I woke up in the small room. My clothes had been removed. I was somewhat aware of my surroundings, but everything was a little out of sorts. I could hear him walking around the trailer. I heard him come into the room and I felt his weight on the bed as he began to rub my back. I was not able to move and at first the contact was comforting. I thought I just was coming down with a bug. Slowly it dawned on me that he was also undressed. His hands ranged over me and I knew that this was not what I wanted. I could not move, I could not make any noise. I could tell that there was something really wrong about all this. He whispered to me that I would be better in the morning and that he would take care of me. He rolled me over on my back and I could tell that he was erect. I did not understand all of what was happening at that moment. He masturbated over me. At some point I passed out again.
The next morning I woke up in my underwear on the bed.
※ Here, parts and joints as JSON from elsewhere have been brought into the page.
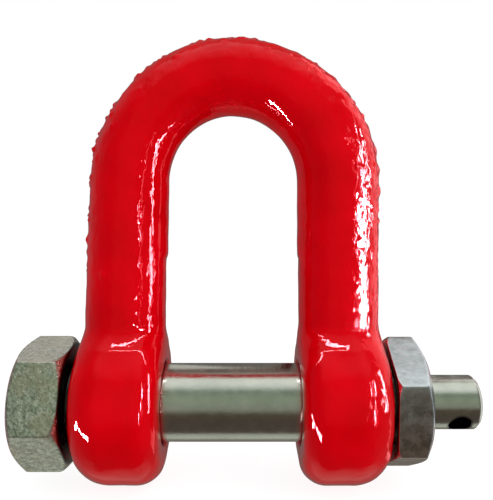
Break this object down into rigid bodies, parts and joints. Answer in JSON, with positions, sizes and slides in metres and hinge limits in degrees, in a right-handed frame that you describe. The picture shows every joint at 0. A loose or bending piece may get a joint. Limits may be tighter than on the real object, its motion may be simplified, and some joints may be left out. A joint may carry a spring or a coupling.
{
  "type": "dee shackle",
  "caption": "Bolt-type dee shackle: a red painted forged bow closed by a zinc-plated hexagon bolt with a drilled end and a thin hexagon nut.",
  "frame": {"origin": "the saddle inside the crown of the bow, midway between its legs, where a hook bears", "axes": "+X along the bolt from its head to its nut, +Y from front to back, +Z from the bolt up to the crown"},
  "size_m": [0.1408, 0.049, 0.1383],
  "materials": {
    "red_paint": "thick, glossy dipped paint with a lumpy surface",
    "zinc_bolt": "dull zinc plating over turned and forged steel, faintly green",
    "zinc_nut": "bright zinc plating over ground flats"
  },
  "bodies": {
    "bow": {"bow": "red_paint"},
    "bolt": {"hex_bolt": "zinc_bolt"},
    "nut": {"hex_nut": "zinc_nut"}
  },
  "joints": [
    {"name": "bolt_turn", "type": "hinge", "parent": "bow", "child": "bolt", "pos_m": [0, 0, -0.09], "axis": [-1, 0, 0], "range_deg": [0, 1300]},
    {"name": "nut_travel", "type": "slide", "parent": "bow", "child": "nut", "axis": [1, 0, 0], "range_m": [0, 0.011]}
  ],
  "couplings": [
    {"joint": "nut_travel", "follows": "bolt_turn", "m_per_rad": 0.00047746}
  ]
}
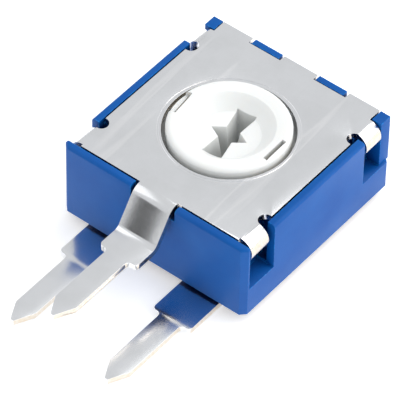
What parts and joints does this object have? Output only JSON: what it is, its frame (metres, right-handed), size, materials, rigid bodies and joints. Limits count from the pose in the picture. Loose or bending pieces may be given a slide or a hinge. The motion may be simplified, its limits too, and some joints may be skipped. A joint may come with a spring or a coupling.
{
  "type": "trimmer potentiometer",
  "caption": "Square single-turn carbon trimmer potentiometer with a moulded housing, folded metal cover plate, recessed screwdriver rotor and flat board pins.",
  "frame": {"origin": "on the rotor's axis, level with the back face of the moulded housing", "axes": "+Z out of the rotor's face along its axis, -Y along the terminals away from the housing, +X to the right when looking at the rotor with the terminals pointing down"},
  "size_m": [0.0098, 0.0165, 0.0048],
  "materials": {
    "blue_moulding": "satin moulded thermoplastic",
    "tinned_sheet": "tin-plated steel sheet, satin with fine handling marks",
    "laminate": "phenolic paper laminate",
    "carbon_ink": "printed carbon film",
    "silver_ink": "printed conducting film",
    "tinned_rivet": "tin-plated",
    "white_moulding": "smooth white thermoplastic",
    "spring_bronze": "bare spring bronze"
  },
  "bodies": {
    "case": {"housing": "blue_moulding", "cover_plate": "tinned_sheet", "track_board": "laminate", "carbon_track": "carbon_ink", "left_track_pad": "silver_ink", "right_track_pad": "silver_ink", "left_end_terminal": "tinned_sheet", "right_end_terminal": "tinned_sheet", "left_rivet": "tinned_rivet", "right_rivet": "tinned_rivet"},
    "rotor": {"rotor": "white_moulding", "wiper_spring": "spring_bronze"}
  },
  "joints": [
    {"name": "rotor_turn", "type": "hinge", "parent": "case", "child": "rotor", "pos_m": [0, 0, 0], "axis": [0, 0, 1], "range_deg": [-126, 114]}
  ]
}
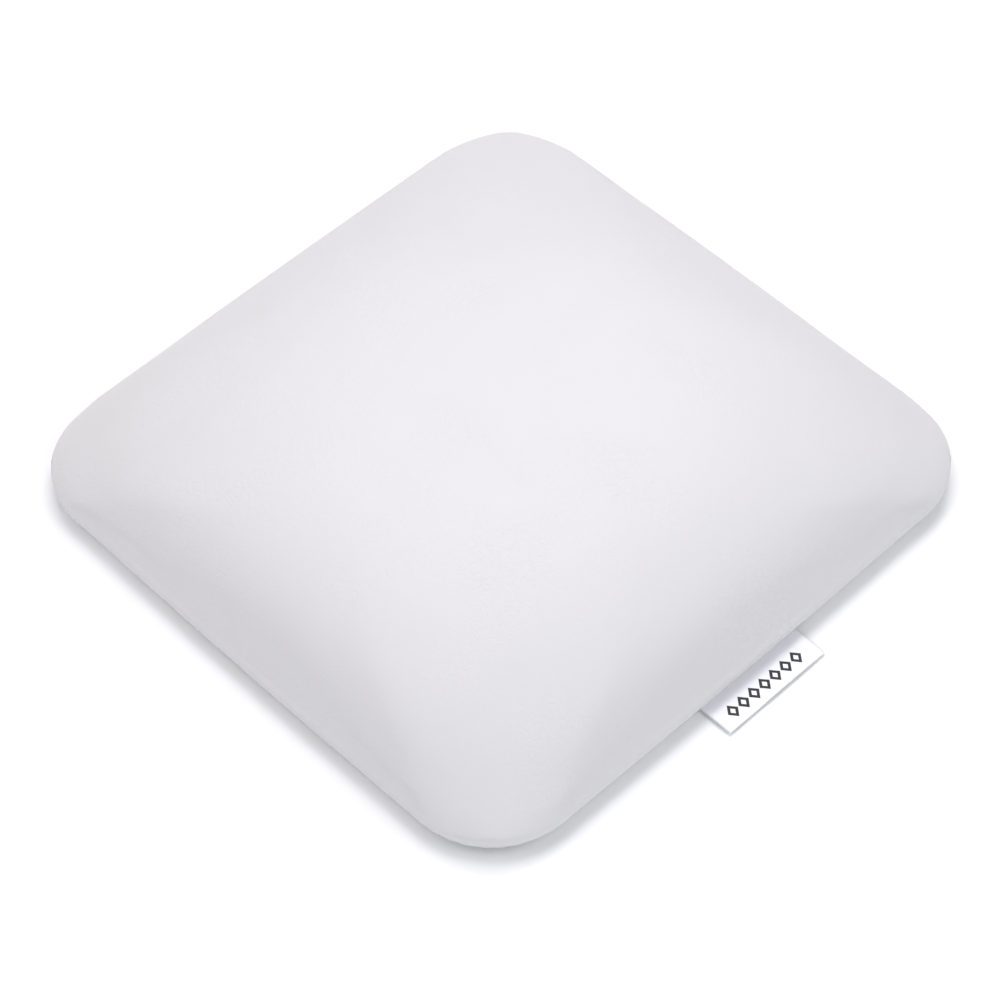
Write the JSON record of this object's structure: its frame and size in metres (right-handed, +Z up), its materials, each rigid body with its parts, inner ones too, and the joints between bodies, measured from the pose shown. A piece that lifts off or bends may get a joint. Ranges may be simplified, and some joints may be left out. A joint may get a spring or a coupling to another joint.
{
  "type": "padded rest cushion",
  "caption": "Low rounded-square rest cushion: foam on a board under one stretched white leatherette cover, with a small ribbon label at one lower edge.",
  "frame": {"origin": "middle of the flat underside that rests on the table", "axes": "+Z up out of the padded top; -Y is the front, the side that carries the ribbon label; +X to the right when the front is nearest"},
  "size_m": [0.3062, 0.3141, 0.0592],
  "materials": {
    "leatherette": "satin",
    "wadding": "matte",
    "soft_foam": "matte",
    "firm_foam": "matte",
    "plywood": "matte",
    "sheet": "matte",
    "staple_wire": "satin",
    "ribbon": "satin"
  },
  "bodies": {
    "cushion": {"leatherette_cover": "leatherette", "wadding": "wadding", "soft_foam": "soft_foam", "firm_foam": "firm_foam", "base_board": "plywood", "underside_sheet": "sheet", "cover_staples": "staple_wire", "label_staples": "staple_wire", "label_tail": "ribbon"},
    "label": {"label_flap": "ribbon"}
  },
  "joints": [
    {"name": "label_flip", "type": "hinge", "parent": "cushion", "child": "label", "pos_m": [0, -0.151, 0.00175], "axis": [-1, 0, 0], "range_deg": [0, 90]}
  ]
}
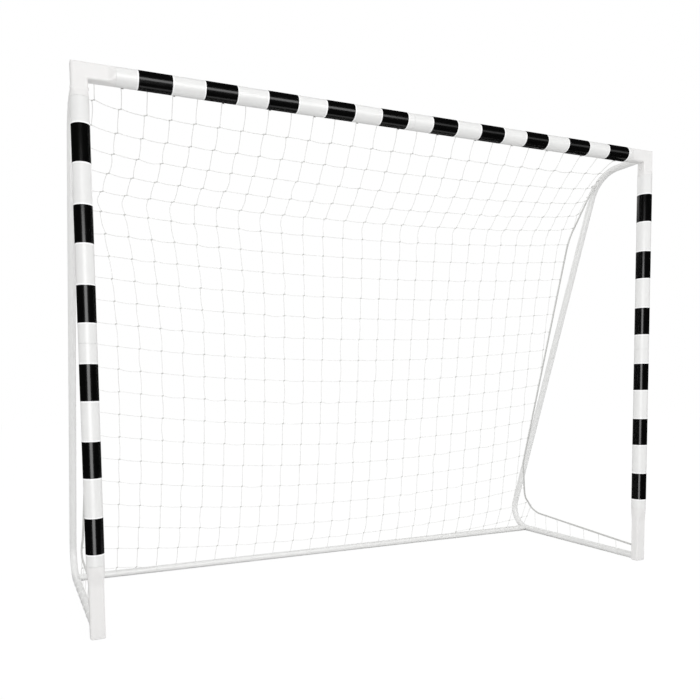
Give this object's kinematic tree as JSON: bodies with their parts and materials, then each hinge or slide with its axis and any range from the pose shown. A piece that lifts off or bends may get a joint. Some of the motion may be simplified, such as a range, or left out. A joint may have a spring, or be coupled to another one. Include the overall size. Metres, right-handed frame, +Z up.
{
  "type": "sports goal",
  "caption": "free-standing football goal with a banded round front frame, flat-sided corners and feet, bent side frames, a ground bar and a knotted net",
  "frame": {"origin": "on the ground, under the middle of the goal's outline in width and in depth", "axes": "+X along the crossbar to the right as seen from the pitch, +Y backwards from the pitch to the ground bar, +Z up"},
  "size_m": [2.4008, 0.8484, 1.7804],
  "materials": {
    "white_tube": "gloss white powder coat on steel tube",
    "white_connector": "satin white powder coat on flat-sided steel",
    "black_band": "gloss black foil",
    "twine": "matt white knotted twine",
    "button_steel": "zinc-plated steel",
    "spring_steel": "bright spring steel"
  },
  "bodies": {
    "goal_frame": {"band_bar_01": "black_band", "band_bar_02": "black_band", "band_bar_03": "black_band", "band_bar_04": "black_band", "band_bar_05": "black_band", "band_bar_06": "black_band", "band_bar_07": "black_band", "band_bar_08": "black_band", "band_bar_09": "black_band", "band_bar_10": "black_band", "band_post_left_1": "black_band", "band_post_left_2": "black_band", "band_post_left_3": "black_band", "band_post_left_4": "black_band", "band_post_left_5": "black_band", "band_post_left_6": "black_band", "band_post_right_1": "black_band", "band_post_right_2": "black_band", "band_post_right_3": "black_band", "band_post_right_4": "black_band", "band_post_right_5": "black_band", "band_post_right_6": "black_band", "corner_connector_left": "white_connector", "corner_connector_right": "white_connector", "crossbar_left": "white_tube", "crossbar_right": "white_tube", "edge_rope_left": "twine", "edge_rope_right": "twine", "foot_left": "white_connector", "foot_right": "white_connector", "leaf_spring_crossbar": "spring_steel", "leaf_spring_post_left": "spring_steel", "leaf_spring_post_right": "spring_steel", "leaf_spring_rear_bar": "spring_steel", "leaf_spring_side_frame_left": "spring_steel", "leaf_spring_side_frame_right": "spring_steel", "net_back": "twine", "net_roof": "twine", "net_skirt": "twine", "post_left_lower": "white_tube", "post_left_upper": "white_tube", "post_right_lower": "white_tube", "post_right_upper": "white_tube", "rear_bar_left": "white_tube", "rear_bar_right": "white_tube", "rear_stub_left": "white_tube", "rear_stub_right": "white_tube", "side_frame_left_lower": "white_tube", "side_frame_left_upper": "white_tube", "side_frame_right_lower": "white_tube", "side_frame_right_upper": "white_tube", "side_net_left": "twine", "side_net_right": "twine"},
    "button_post_left": {"snap_button_post_left": "button_steel"},
    "button_post_right": {"snap_button_post_right": "button_steel"},
    "button_crossbar": {"snap_button_crossbar": "button_steel"},
    "button_side_frame_left": {"snap_button_side_frame_left": "button_steel"},
    "button_side_frame_right": {"snap_button_side_frame_right": "button_steel"},
    "button_rear_bar": {"snap_button_rear_bar": "button_steel"}
  },
  "joints": [
    {"name": "press_post_left", "type": "slide", "parent": "goal_frame", "child": "button_post_left", "axis": [0, -1, 0], "range_m": [0, 0.0053], "stiffness_N_per_m": 1500, "deforming": ["leaf_spring_post_left"]},
    {"name": "press_post_right", "type": "slide", "parent": "goal_frame", "child": "button_post_right", "axis": [0, -1, 0], "range_m": [0, 0.0053], "stiffness_N_per_m": 1500, "deforming": ["leaf_spring_post_right"]},
    {"name": "press_crossbar", "type": "slide", "parent": "goal_frame", "child": "button_crossbar", "axis": [0, -1, 0], "range_m": [0, 0.0053], "stiffness_N_per_m": 1500, "deforming": ["leaf_spring_crossbar"]},
    {"name": "press_side_frame_left", "type": "slide", "parent": "goal_frame", "child": "button_side_frame_left", "axis": [0, -0.9471, -0.321], "range_m": [0, 0.005], "stiffness_N_per_m": 1500, "deforming": ["leaf_spring_side_frame_left"]},
    {"name": "press_side_frame_right", "type": "slide", "parent": "goal_frame", "child": "button_side_frame_right", "axis": [0, -0.9471, -0.321], "range_m": [0, 0.005], "stiffness_N_per_m": 1500, "deforming": ["leaf_spring_side_frame_right"]},
    {"name": "press_rear_bar", "type": "slide", "parent": "goal_frame", "child": "button_rear_bar", "axis": [0, -1, 0], "range_m": [0, 0.005], "stiffness_N_per_m": 1500, "deforming": ["leaf_spring_rear_bar"]}
  ]
}
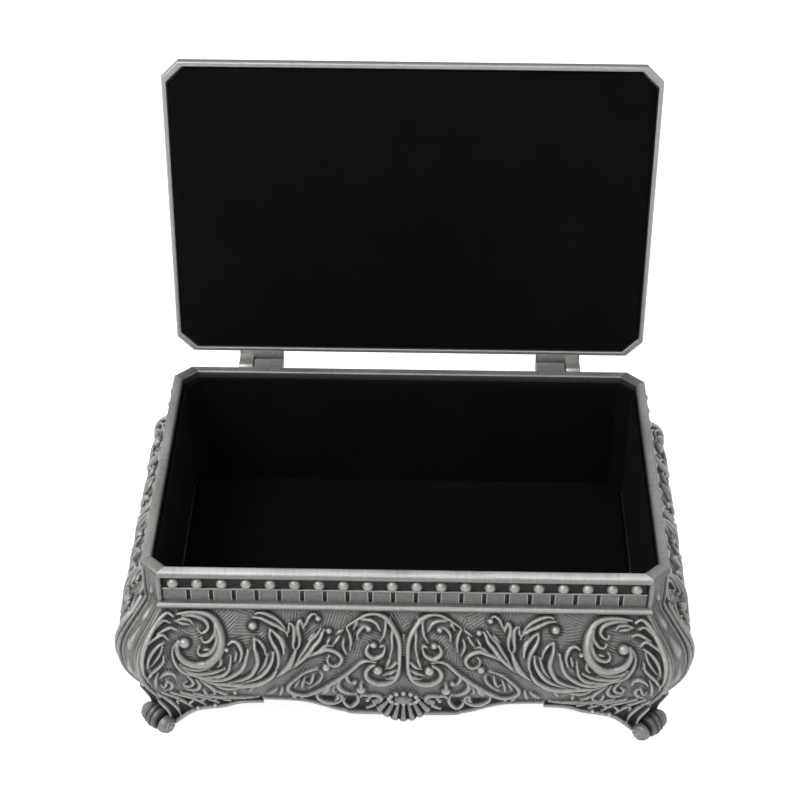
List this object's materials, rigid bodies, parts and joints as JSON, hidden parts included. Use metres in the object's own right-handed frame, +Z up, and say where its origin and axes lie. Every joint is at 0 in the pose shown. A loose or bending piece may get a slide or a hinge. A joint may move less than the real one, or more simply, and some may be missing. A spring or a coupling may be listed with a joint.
{
  "type": "metal trinket box",
  "caption": "Cast metal trinket box with swelling acanthus sides, scroll feet, a hinged lid and a black velvet lining.",
  "frame": {"origin": "on the floor under the feet, at the middle of the outline that the box with its open lid covers in plan", "axes": "+X to the right along the box as seen from the front, +Y to the back where the hinges are, +Z up"},
  "size_m": [0.165, 0.1283, 0.1603],
  "materials": {
    "antiqued_metal": "antique pewter grey zinc casting, polished high points over a dark patina",
    "pin_steel": "plain drawn steel",
    "black_velvet": "short pile black velvet",
    "black_felt": "thin pressed felt",
    "grey_card": "grey card, hidden behind the velvet"
  },
  "bodies": {
    "box": {"front_wall": "antiqued_metal", "back_wall": "antiqued_metal", "left_wall": "antiqued_metal", "right_wall": "antiqued_metal", "foot_front_left": "antiqued_metal", "foot_front_right": "antiqued_metal", "foot_back_left": "antiqued_metal", "foot_back_right": "antiqued_metal", "bottom_plate": "pin_steel", "base_felt": "black_felt", "floor_pad": "black_velvet", "front_lining": "black_velvet", "back_lining": "black_velvet", "left_lining": "black_velvet", "right_lining": "black_velvet", "hinge_pin_left": "pin_steel", "hinge_pin_right": "pin_steel"},
    "lid": {"lid_casting": "antiqued_metal", "lid_board": "grey_card", "lid_velvet": "black_velvet"}
  },
  "joints": [
    {"name": "lid_hinge", "type": "hinge", "parent": "box", "child": "lid", "pos_m": [0, 0.04682, 0.0584], "axis": [1, 0, 0], "range_deg": [0, 94]}
  ]
}
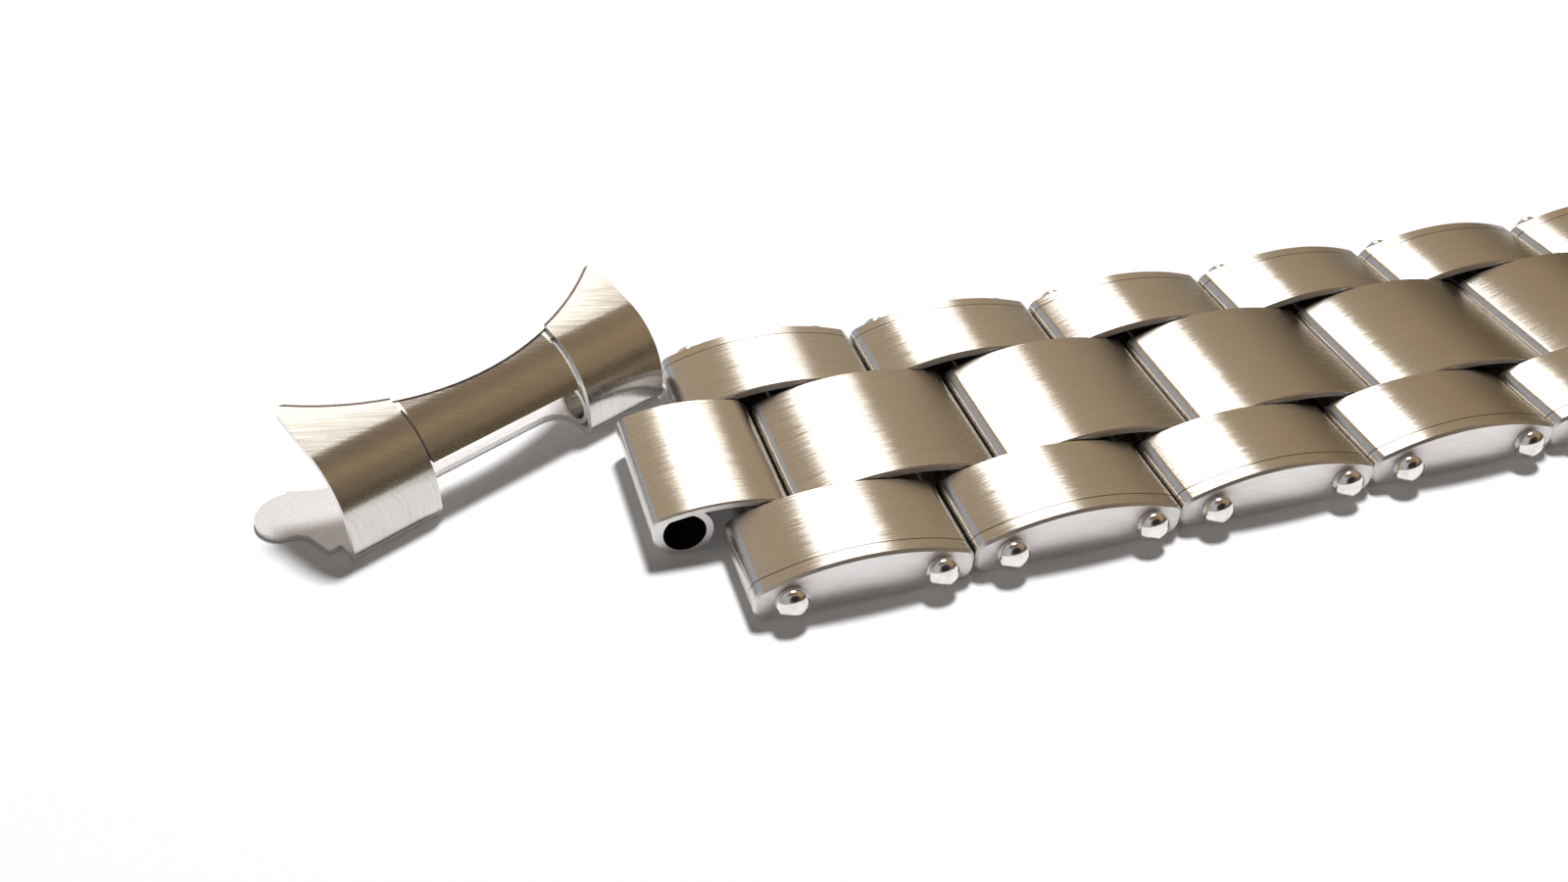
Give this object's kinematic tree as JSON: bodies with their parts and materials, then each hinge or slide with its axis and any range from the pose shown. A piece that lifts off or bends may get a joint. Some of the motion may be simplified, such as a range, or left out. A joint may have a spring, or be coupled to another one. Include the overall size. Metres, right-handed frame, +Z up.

The sheets were different. I showered, dressed and wondered what the hell had happened the night before. Did I dream all of it? He acted completely normal, offering to stop at the bakery on the way to the school. As I left the trailer I noticed two empty bottles of Vodka on the kitchen counter. I remember getting into his green car (I think it was an Oldsmobile). He was very chatty, I was completely the opposite. Did I imagine everything? Looking back, to a naive 13 year old who had not discovered much about sex at that point, my memories far exceeded my knowledge of masturbation at the time.
He pulled into the parking lot at school and wished me a good day. As if nothing was out of the ordinary. He told me to go in, he would follow in a few minutes, he had some papers to look over in his car. I walked into school in a daze, I was completely off balance.
That was the first descent into hell for me. It would not be the last. On that morning my innocence and my soul started to be destroyed. Everything changed, nothing was ever going to be the same again.